Filling the graveyard with up to two new types is great. Getting rid of an uncastable Emrakul is also great.

“Hey, didn’t you already mention Nahiri?”

Yes, yes I did.

I bring it up again because Nahiri actually fits into a potential plan with Emrakul, the Promised End in a large number of excellent ways. It is one of the more powerful planeswalkers in Standard, and all of its modes complement Emrakul nicely. Yes, you can threaten to hit your opponent for thirteen with Emrakul, albeit without getting the cast trigger, but Emrakul will then bounce back up to your hand, potentially able to be cast and likely with a fairly full graveyard, if the opponent’s even still alive.
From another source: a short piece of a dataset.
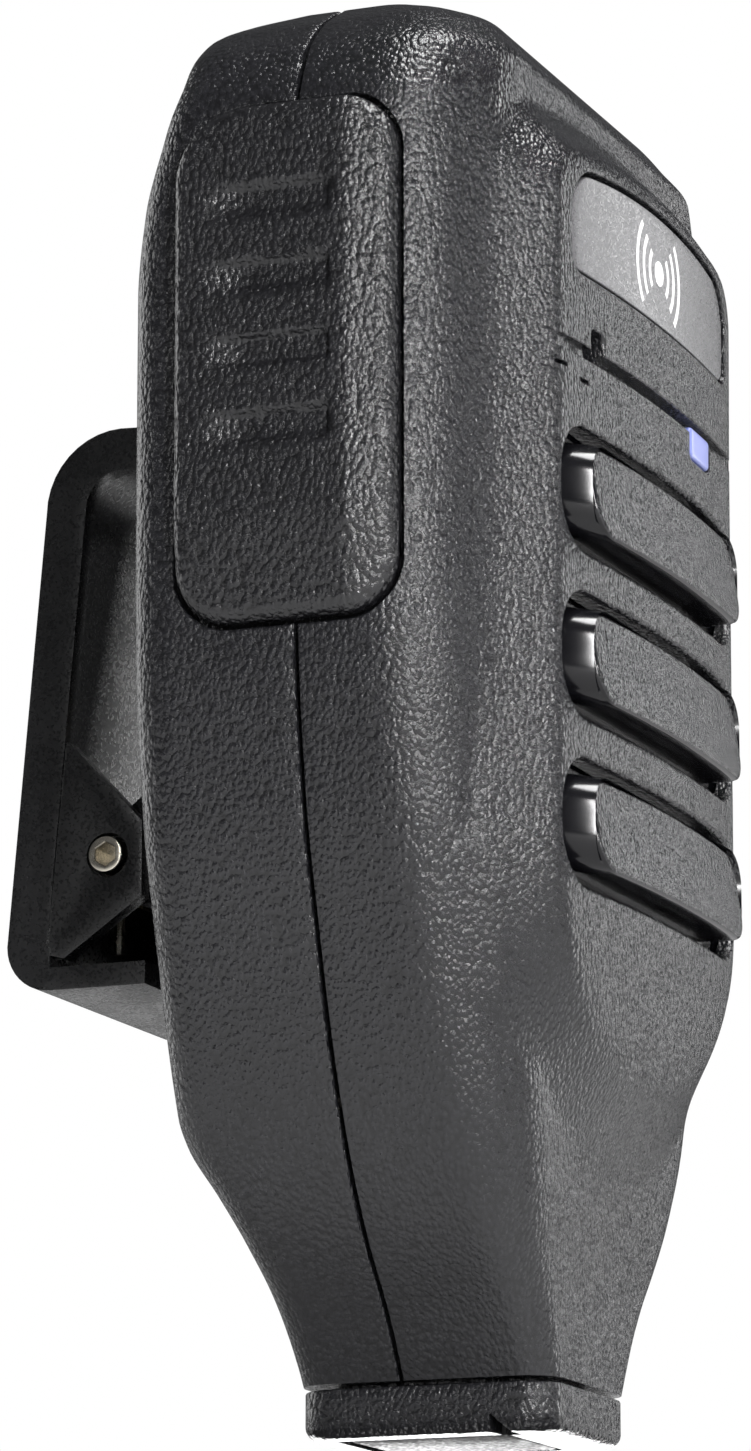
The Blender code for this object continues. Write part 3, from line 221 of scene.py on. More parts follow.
def front_half_section(height, inset=0.0):
    side, facet, fall = facet_sizes(height, inset)
    face = ledge_at(height) + inset
    fall = min(fall, 0.45 * (back_at(height) - ledge_at(height)))
    path = rounded_path([(side, -SEAM - 2 * LIP), (side, face + fall), (side - facet, face), (0, face)],
                        FACET_TURNS, [5, 7, FRONT_COLUMNS])
    lip = [Vector((side - LIP, -SEAM)), Vector((side - 0.3 * LIP, -SEAM - 0.5 * LIP))]
    return lip + path


def rear_half_section(height, inset=0.0):
    side = half_width(height) - inset
    rear = back_at(height) - inset
    path = rounded_path([(side, SEAM + 2 * LIP), (side, rear), (0, rear)],
                        [min(1.25 * CORNER, 0.4 * side)], [8, 14], 9)
    lip = [Vector((side - LIP, SEAM)), Vector((side - 0.3 * LIP, SEAM + 0.5 * LIP))]
    return lip + path


def ring_from_half(half, height):
    """A closed ring: from the middle of the seam round one side to the other."""
    other_side = [Vector((-point.x, point.y)) for point in reversed(half[:-1])]
    whole = [Vector((0, half[0].y))] + half + other_side
    return [(point.x, point.y, height) for point in whole]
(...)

Having a couple of copies of Emrakul in your deck isn’t the worst plan, but it will still often be a dead card. Having backup Nahiri targets is likely going to be important, though, in the not unreasonable case that you’ve drawn a copy you can’t yet use – and perhaps more than one. Even a cost of, say, eight, is fairly difficult to manage, and for that you’d have had a lot of work put in to try to make things happen. Nahiri might help you when you have a dead card, but it doesn’t save you entirely.

I suppose I would be remiss if I didn’t mention this card. I actually don’t think that it is powerful enough to really play, but I’m willing to acknowledge that I could be wrong. What it is good at, though, is completely filling up the graveyard to build towards delirium, or, in the case of Emrakul, more craziness than that. While I don’t recommend it, I certainly lost to it, so I end on that card for completeness’s sake.

I actually do have a couple of Emrakul, the Promised End decks that are on my radar for Pro Tour Eldritch Moon. Meanwhile, you can bet that I’ll be keeping my eyes focused on the SCG Tour® in Columbus this weekend. Standard has been on an intriguing change with the new cards from Eldritch Moon, and I’m excited for our first chance to check in on the format, this weekend.

I’ll be in Madison, as I am every weekend after a set is released, drafting like crazy, but I’ll definitely be watching the action in Ohio. Maybe Emrakul will make an appearance!